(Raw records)
-=-=-=-=-

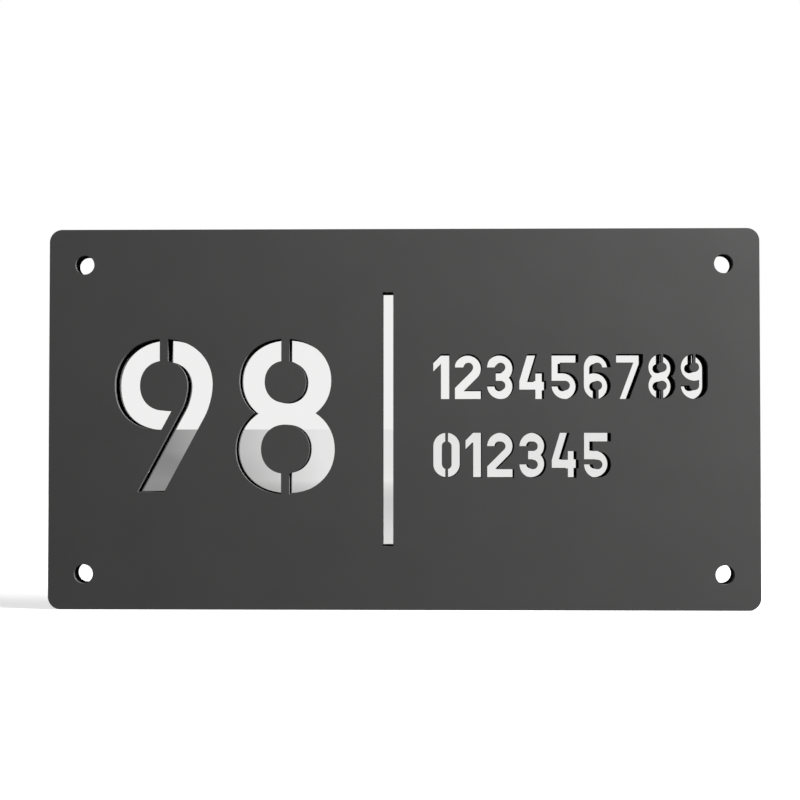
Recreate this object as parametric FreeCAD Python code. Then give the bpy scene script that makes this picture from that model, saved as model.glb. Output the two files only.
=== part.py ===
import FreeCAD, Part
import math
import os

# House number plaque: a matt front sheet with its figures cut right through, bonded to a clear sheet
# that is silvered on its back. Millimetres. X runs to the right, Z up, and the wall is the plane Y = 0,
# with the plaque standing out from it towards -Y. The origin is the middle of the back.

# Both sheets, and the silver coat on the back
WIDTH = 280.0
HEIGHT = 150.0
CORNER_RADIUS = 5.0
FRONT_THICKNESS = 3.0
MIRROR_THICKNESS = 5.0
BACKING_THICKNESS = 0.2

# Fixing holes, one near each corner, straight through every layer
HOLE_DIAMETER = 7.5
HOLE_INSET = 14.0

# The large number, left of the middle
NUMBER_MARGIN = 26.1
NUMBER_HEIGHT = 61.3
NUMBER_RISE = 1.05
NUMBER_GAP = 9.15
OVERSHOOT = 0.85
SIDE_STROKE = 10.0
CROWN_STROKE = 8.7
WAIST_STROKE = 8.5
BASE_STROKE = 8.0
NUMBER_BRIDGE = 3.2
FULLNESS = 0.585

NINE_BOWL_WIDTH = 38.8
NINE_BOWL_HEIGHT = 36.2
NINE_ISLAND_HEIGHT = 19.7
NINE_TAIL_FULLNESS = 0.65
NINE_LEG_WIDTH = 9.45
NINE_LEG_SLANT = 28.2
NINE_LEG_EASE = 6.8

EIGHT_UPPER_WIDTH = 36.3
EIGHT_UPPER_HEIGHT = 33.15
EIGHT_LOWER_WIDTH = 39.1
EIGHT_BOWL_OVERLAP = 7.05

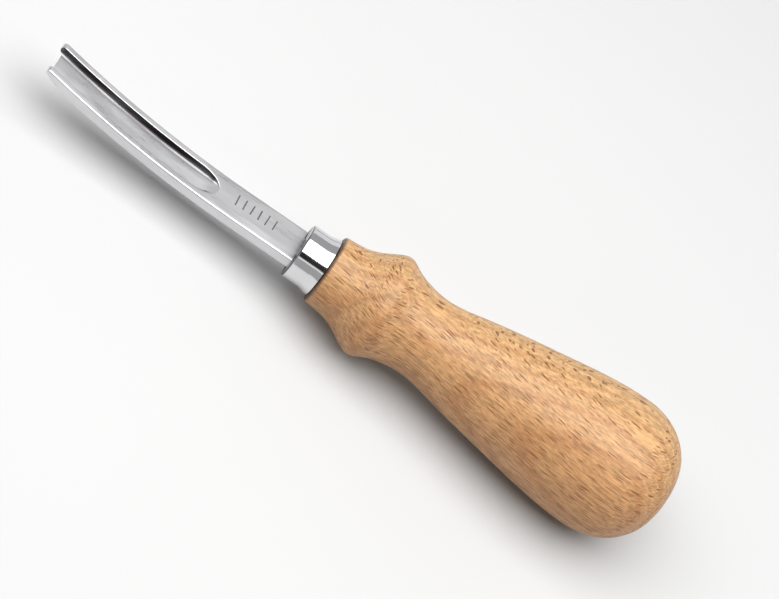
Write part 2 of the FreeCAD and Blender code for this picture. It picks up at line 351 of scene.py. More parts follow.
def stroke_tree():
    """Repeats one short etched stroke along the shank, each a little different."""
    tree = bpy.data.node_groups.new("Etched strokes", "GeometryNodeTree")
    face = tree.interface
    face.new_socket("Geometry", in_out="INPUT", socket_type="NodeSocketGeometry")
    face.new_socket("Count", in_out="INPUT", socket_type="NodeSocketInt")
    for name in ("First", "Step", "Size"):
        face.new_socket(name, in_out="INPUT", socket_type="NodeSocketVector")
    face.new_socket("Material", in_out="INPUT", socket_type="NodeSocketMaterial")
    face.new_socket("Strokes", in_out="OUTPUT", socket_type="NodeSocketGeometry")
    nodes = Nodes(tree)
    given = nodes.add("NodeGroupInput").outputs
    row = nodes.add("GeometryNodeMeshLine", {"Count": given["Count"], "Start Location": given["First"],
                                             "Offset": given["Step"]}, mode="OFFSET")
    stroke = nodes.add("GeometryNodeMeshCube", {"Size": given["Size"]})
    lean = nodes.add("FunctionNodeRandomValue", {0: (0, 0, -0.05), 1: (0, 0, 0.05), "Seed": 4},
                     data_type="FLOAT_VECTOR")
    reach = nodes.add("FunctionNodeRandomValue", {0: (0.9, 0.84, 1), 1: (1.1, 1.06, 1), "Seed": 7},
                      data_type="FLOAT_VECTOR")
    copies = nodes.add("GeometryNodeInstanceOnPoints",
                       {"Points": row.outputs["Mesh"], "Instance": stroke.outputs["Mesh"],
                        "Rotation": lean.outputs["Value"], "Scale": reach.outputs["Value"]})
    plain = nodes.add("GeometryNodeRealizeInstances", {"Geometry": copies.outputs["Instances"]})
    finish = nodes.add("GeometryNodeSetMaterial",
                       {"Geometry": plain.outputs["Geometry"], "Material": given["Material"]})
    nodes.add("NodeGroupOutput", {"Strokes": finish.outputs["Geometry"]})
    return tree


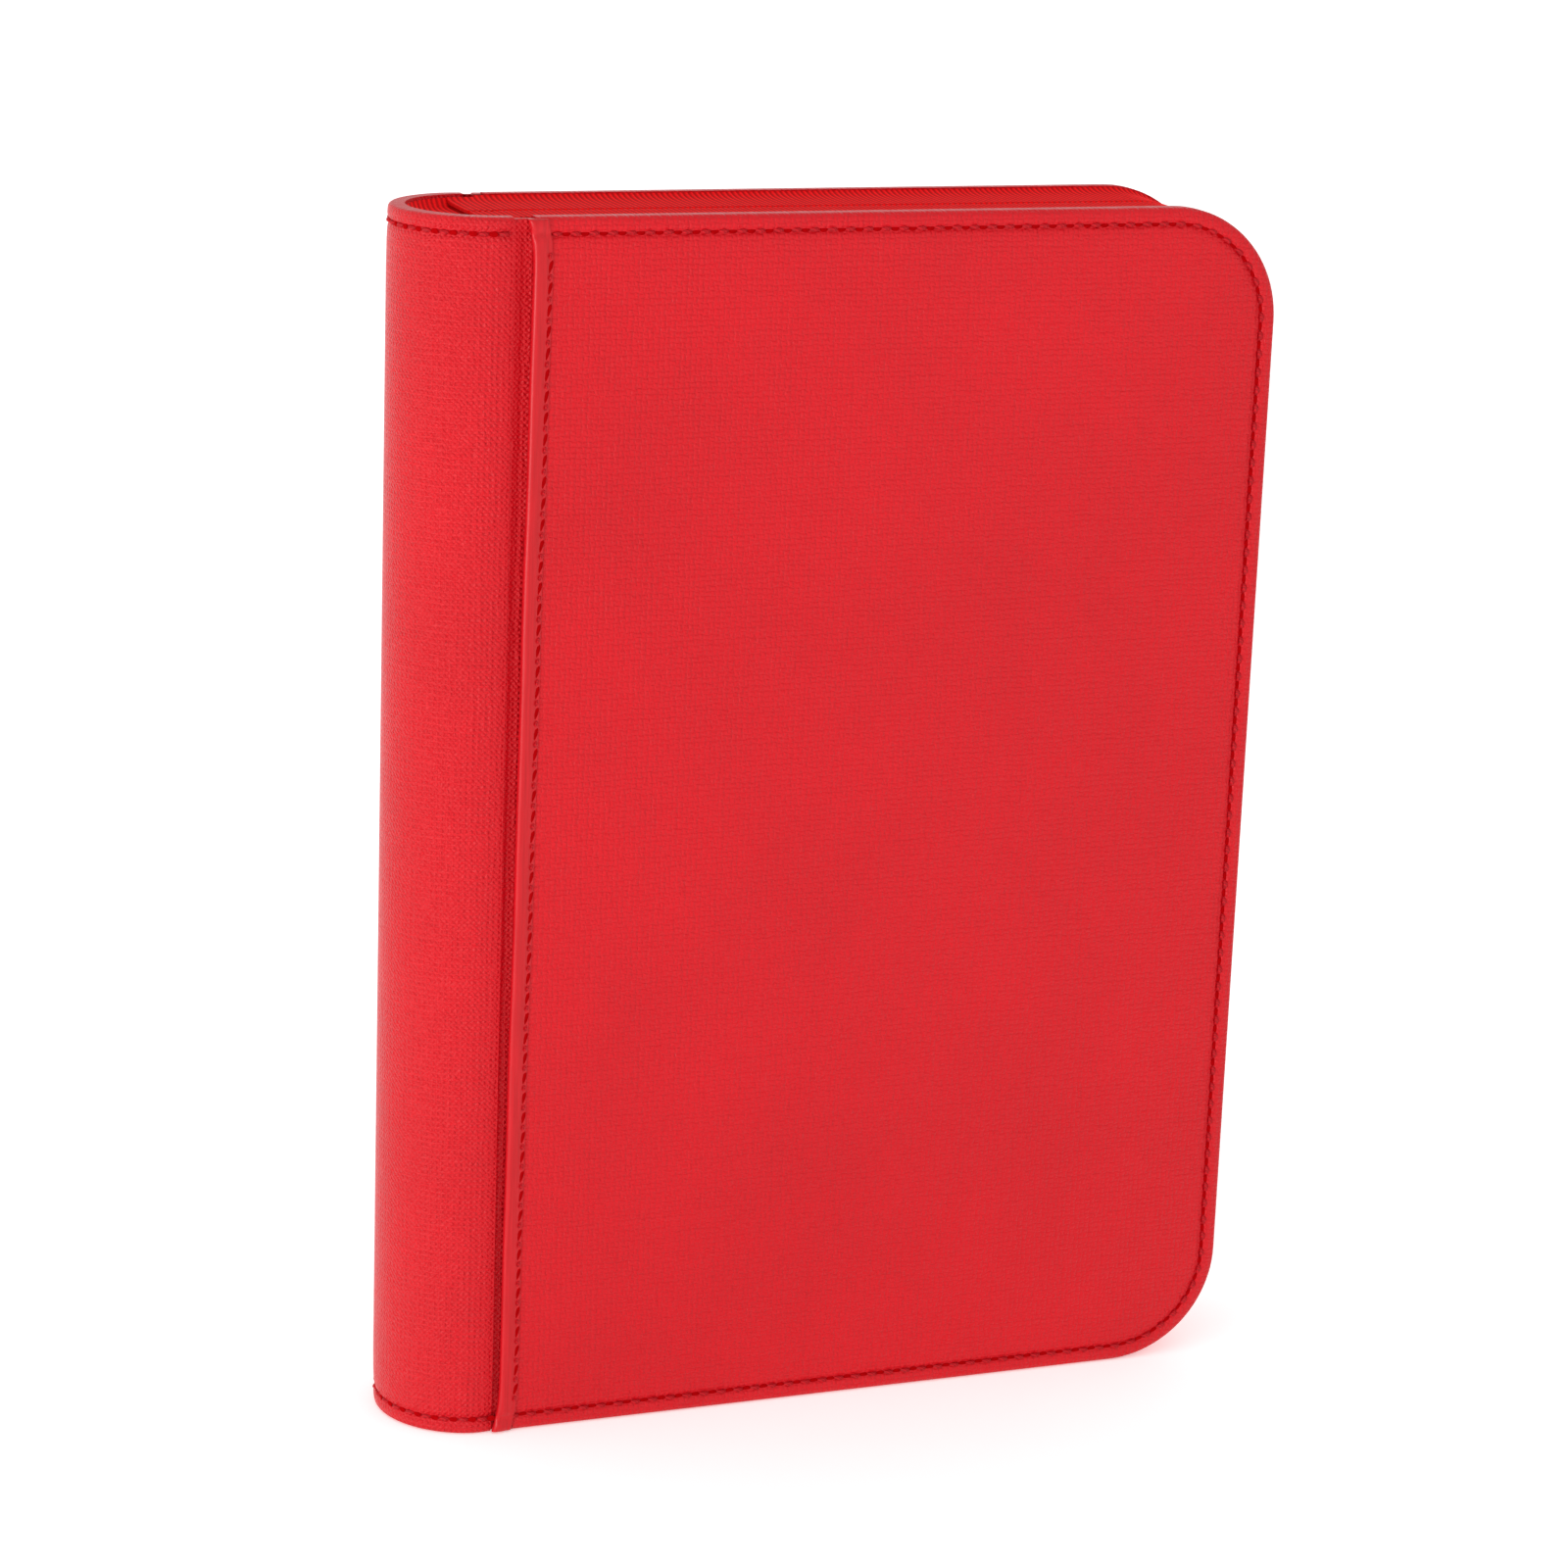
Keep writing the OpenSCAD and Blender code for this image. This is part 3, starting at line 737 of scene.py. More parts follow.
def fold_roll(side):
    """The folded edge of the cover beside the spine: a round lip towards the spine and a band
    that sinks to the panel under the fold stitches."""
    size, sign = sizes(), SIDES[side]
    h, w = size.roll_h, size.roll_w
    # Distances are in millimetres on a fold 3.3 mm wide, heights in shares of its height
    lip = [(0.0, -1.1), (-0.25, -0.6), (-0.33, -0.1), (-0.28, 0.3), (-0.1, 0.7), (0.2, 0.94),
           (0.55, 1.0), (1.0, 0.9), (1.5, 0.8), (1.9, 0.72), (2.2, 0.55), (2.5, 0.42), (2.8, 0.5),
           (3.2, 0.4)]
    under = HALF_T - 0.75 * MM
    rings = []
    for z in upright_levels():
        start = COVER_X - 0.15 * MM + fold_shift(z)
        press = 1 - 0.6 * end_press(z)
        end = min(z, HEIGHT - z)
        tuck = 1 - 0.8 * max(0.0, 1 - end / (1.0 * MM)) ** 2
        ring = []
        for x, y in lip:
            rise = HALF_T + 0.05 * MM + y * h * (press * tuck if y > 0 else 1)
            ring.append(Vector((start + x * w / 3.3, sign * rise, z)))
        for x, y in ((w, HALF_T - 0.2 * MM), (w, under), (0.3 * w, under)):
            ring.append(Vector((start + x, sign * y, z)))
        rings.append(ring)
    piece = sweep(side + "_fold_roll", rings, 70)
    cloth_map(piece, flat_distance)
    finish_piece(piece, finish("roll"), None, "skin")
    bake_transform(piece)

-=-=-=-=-

JOB – Return the material in full, exactly as shown.

TASK RESULT –
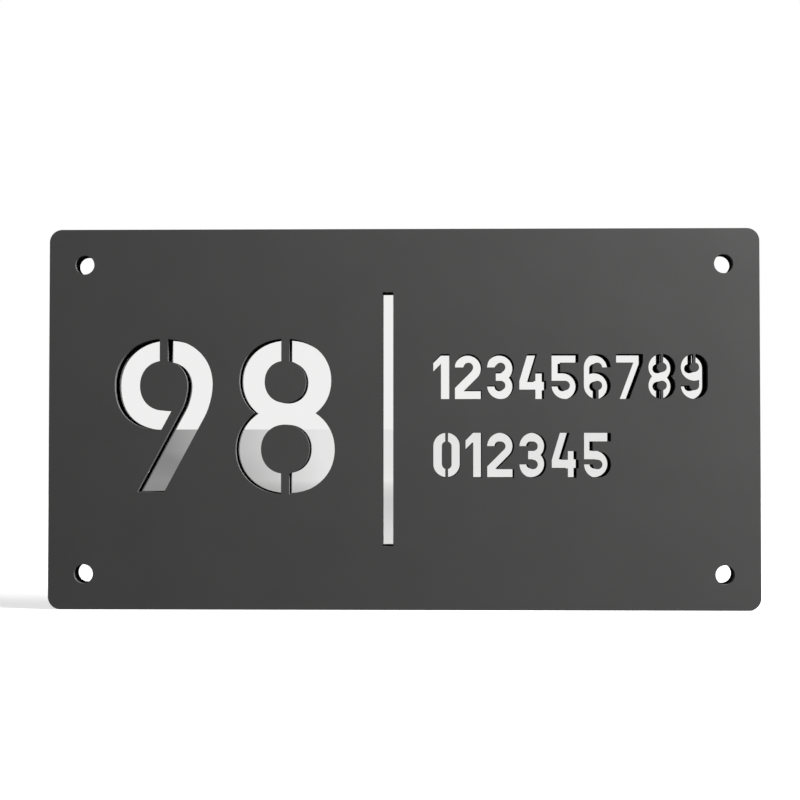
Recreate this object as parametric FreeCAD Python code. Then give the bpy scene script that makes this picture from that model, saved as model.glb. Output the two files only.
=== part.py ===
import FreeCAD, Part
import math
import os

# House number plaque: a matt front sheet with its figures cut right through, bonded to a clear sheet
# that is silvered on its back. Millimetres. X runs to the right, Z up, and the wall is the plane Y = 0,
# with the plaque standing out from it towards -Y. The origin is the middle of the back.

# Both sheets, and the silver coat on the back
WIDTH = 280.0
HEIGHT = 150.0
CORNER_RADIUS = 5.0
FRONT_THICKNESS = 3.0
MIRROR_THICKNESS = 5.0
BACKING_THICKNESS = 0.2

# Fixing holes, one near each corner, straight through every layer
HOLE_DIAMETER = 7.5
HOLE_INSET = 14.0

# The large number, left of the middle
NUMBER_MARGIN = 26.1
NUMBER_HEIGHT = 61.3
NUMBER_RISE = 1.05
NUMBER_GAP = 9.15
OVERSHOOT = 0.85
SIDE_STROKE = 10.0
CROWN_STROKE = 8.7
WAIST_STROKE = 8.5
BASE_STROKE = 8.0
NUMBER_BRIDGE = 3.2
FULLNESS = 0.585

NINE_BOWL_WIDTH = 38.8
NINE_BOWL_HEIGHT = 36.2
NINE_ISLAND_HEIGHT = 19.7
NINE_TAIL_FULLNESS = 0.65
NINE_LEG_WIDTH = 9.45
NINE_LEG_SLANT = 28.2
NINE_LEG_EASE = 6.8

EIGHT_UPPER_WIDTH = 36.3
EIGHT_UPPER_HEIGHT = 33.15
EIGHT_LOWER_WIDTH = 39.1
EIGHT_BOWL_OVERLAP = 7.05

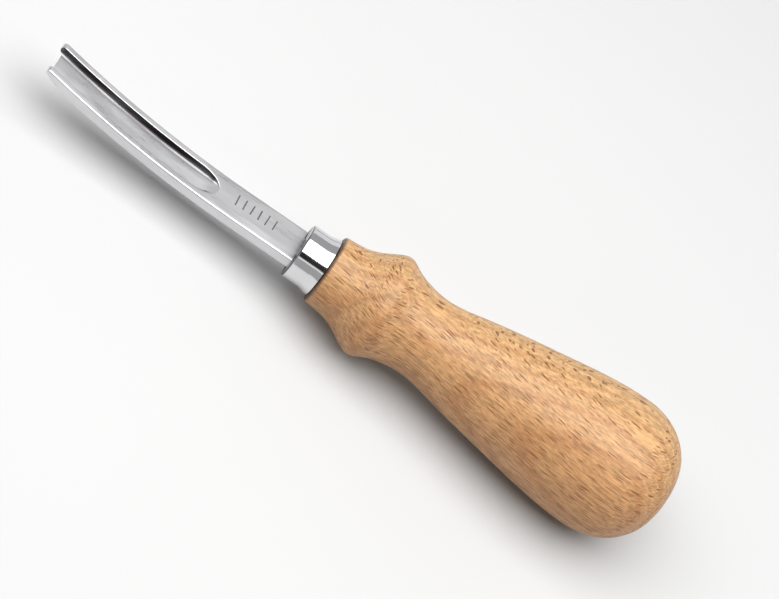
Write part 2 of the FreeCAD and Blender code for this picture. It picks up at line 351 of scene.py. More parts follow.
def stroke_tree():
    """Repeats one short etched stroke along the shank, each a little different."""
    tree = bpy.data.node_groups.new("Etched strokes", "GeometryNodeTree")
    face = tree.interface
    face.new_socket("Geometry", in_out="INPUT", socket_type="NodeSocketGeometry")
    face.new_socket("Count", in_out="INPUT", socket_type="NodeSocketInt")
    for name in ("First", "Step", "Size"):
        face.new_socket(name, in_out="INPUT", socket_type="NodeSocketVector")
    face.new_socket("Material", in_out="INPUT", socket_type="NodeSocketMaterial")
    face.new_socket("Strokes", in_out="OUTPUT", socket_type="NodeSocketGeometry")
    nodes = Nodes(tree)
    given = nodes.add("NodeGroupInput").outputs
    row = nodes.add("GeometryNodeMeshLine", {"Count": given["Count"], "Start Location": given["First"],
                                             "Offset": given["Step"]}, mode="OFFSET")
    stroke = nodes.add("GeometryNodeMeshCube", {"Size": given["Size"]})
    lean = nodes.add("FunctionNodeRandomValue", {0: (0, 0, -0.05), 1: (0, 0, 0.05), "Seed": 4},
                     data_type="FLOAT_VECTOR")
    reach = nodes.add("FunctionNodeRandomValue", {0: (0.9, 0.84, 1), 1: (1.1, 1.06, 1), "Seed": 7},
                      data_type="FLOAT_VECTOR")
    copies = nodes.add("GeometryNodeInstanceOnPoints",
                       {"Points": row.outputs["Mesh"], "Instance": stroke.outputs["Mesh"],
                        "Rotation": lean.outputs["Value"], "Scale": reach.outputs["Value"]})
    plain = nodes.add("GeometryNodeRealizeInstances", {"Geometry": copies.outputs["Instances"]})
    finish = nodes.add("GeometryNodeSetMaterial",
                       {"Geometry": plain.outputs["Geometry"], "Material": given["Material"]})
    nodes.add("NodeGroupOutput", {"Strokes": finish.outputs["Geometry"]})
    return tree


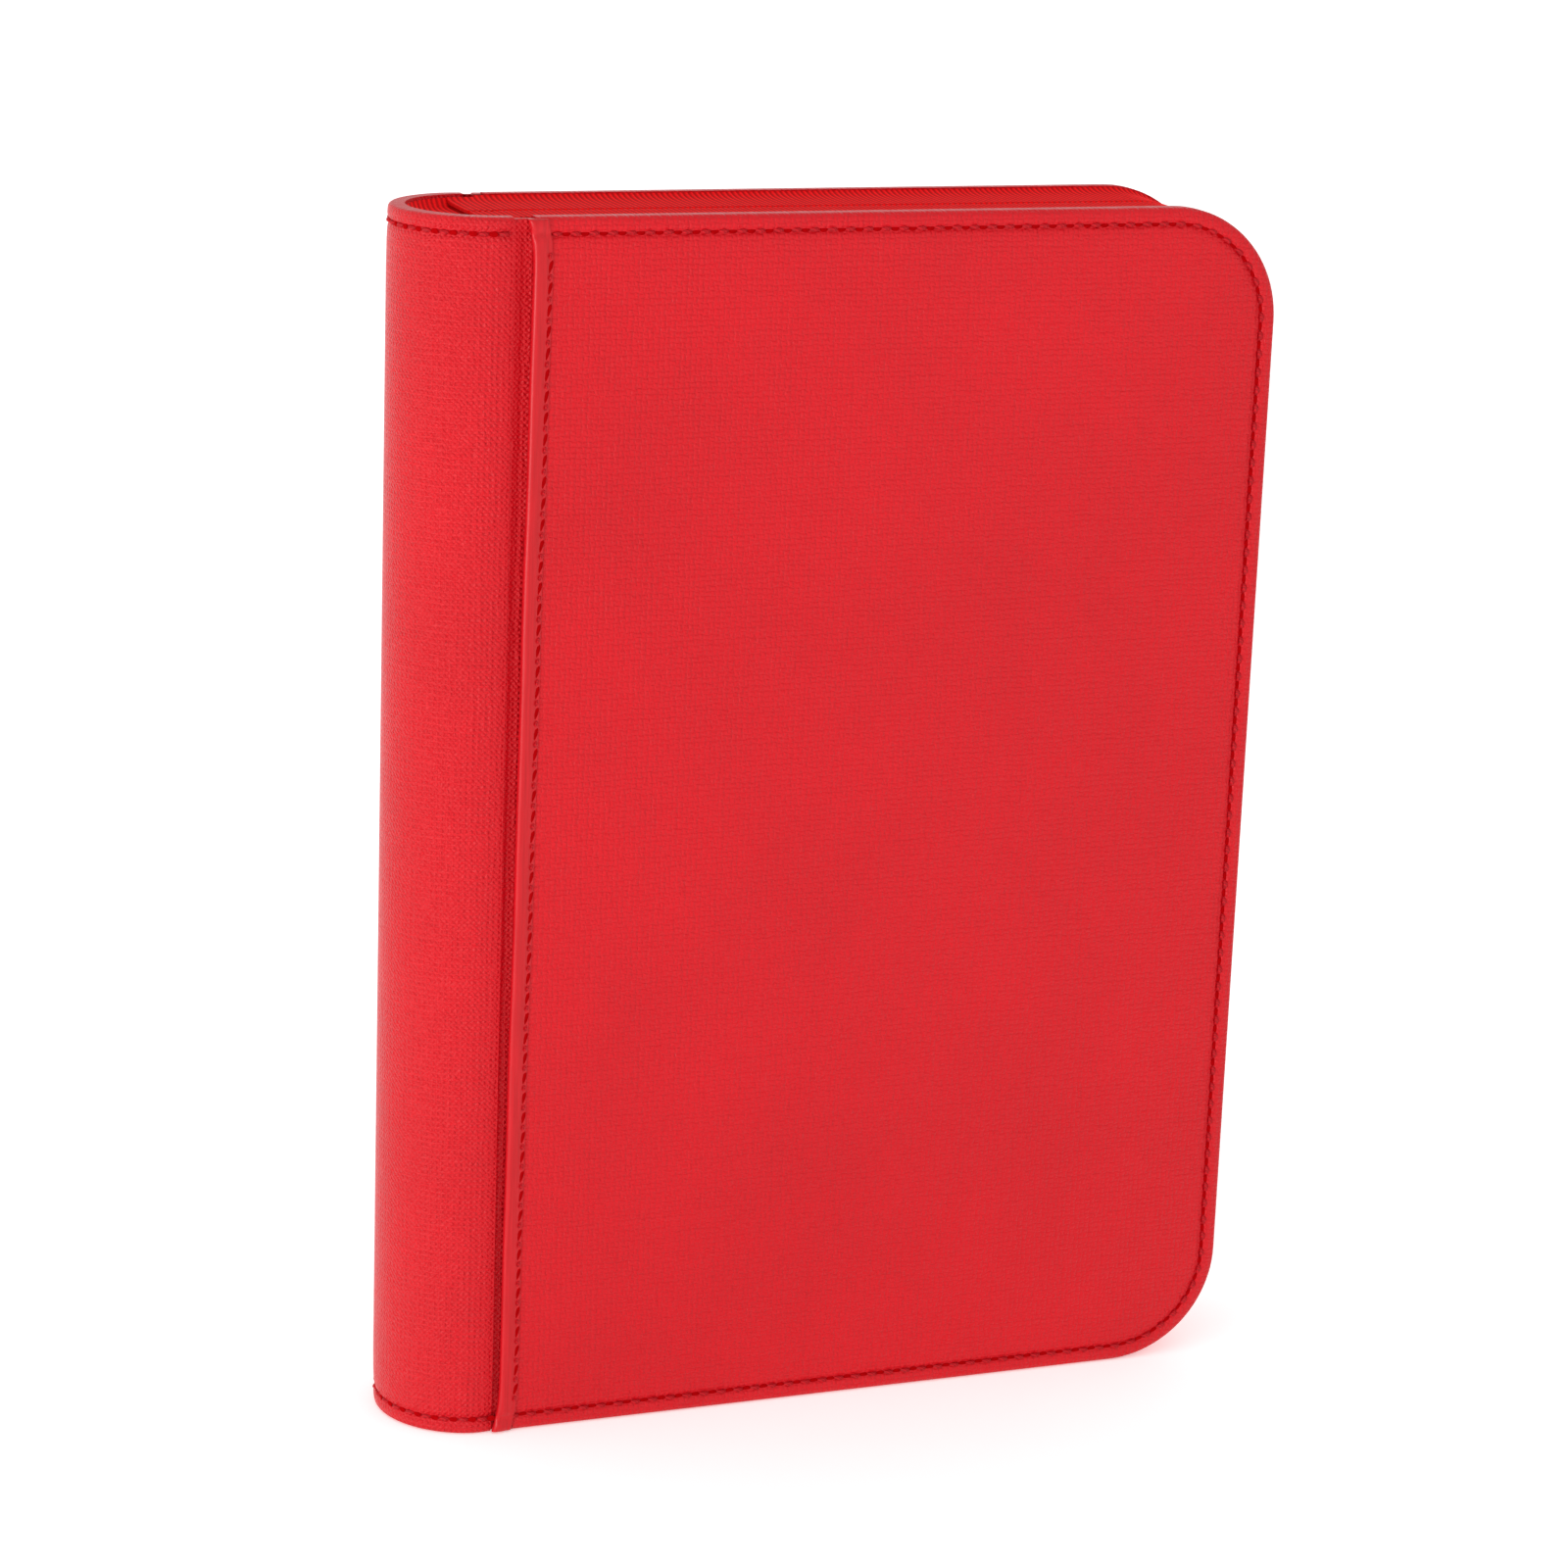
Keep writing the OpenSCAD and Blender code for this image. This is part 3, starting at line 737 of scene.py. More parts follow.
def fold_roll(side):
    """The folded edge of the cover beside the spine: a round lip towards the spine and a band
    that sinks to the panel under the fold stitches."""
    size, sign = sizes(), SIDES[side]
    h, w = size.roll_h, size.roll_w
    # Distances are in millimetres on a fold 3.3 mm wide, heights in shares of its height
    lip = [(0.0, -1.1), (-0.25, -0.6), (-0.33, -0.1), (-0.28, 0.3), (-0.1, 0.7), (0.2, 0.94),
           (0.55, 1.0), (1.0, 0.9), (1.5, 0.8), (1.9, 0.72), (2.2, 0.55), (2.5, 0.42), (2.8, 0.5),
           (3.2, 0.4)]
    under = HALF_T - 0.75 * MM
    rings = []
    for z in upright_levels():
        start = COVER_X - 0.15 * MM + fold_shift(z)
        press = 1 - 0.6 * end_press(z)
        end = min(z, HEIGHT - z)
        tuck = 1 - 0.8 * max(0.0, 1 - end / (1.0 * MM)) ** 2
        ring = []
        for x, y in lip:
            rise = HALF_T + 0.05 * MM + y * h * (press * tuck if y > 0 else 1)
            ring.append(Vector((start + x * w / 3.3, sign * rise, z)))
        for x, y in ((w, HALF_T - 0.2 * MM), (w, under), (0.3 * w, under)):
            ring.append(Vector((start + x, sign * y, z)))
        rings.append(ring)
    piece = sweep(side + "_fold_roll", rings, 70)
    cloth_map(piece, flat_distance)
    finish_piece(piece, finish("roll"), None, "skin")
    bake_transform(piece)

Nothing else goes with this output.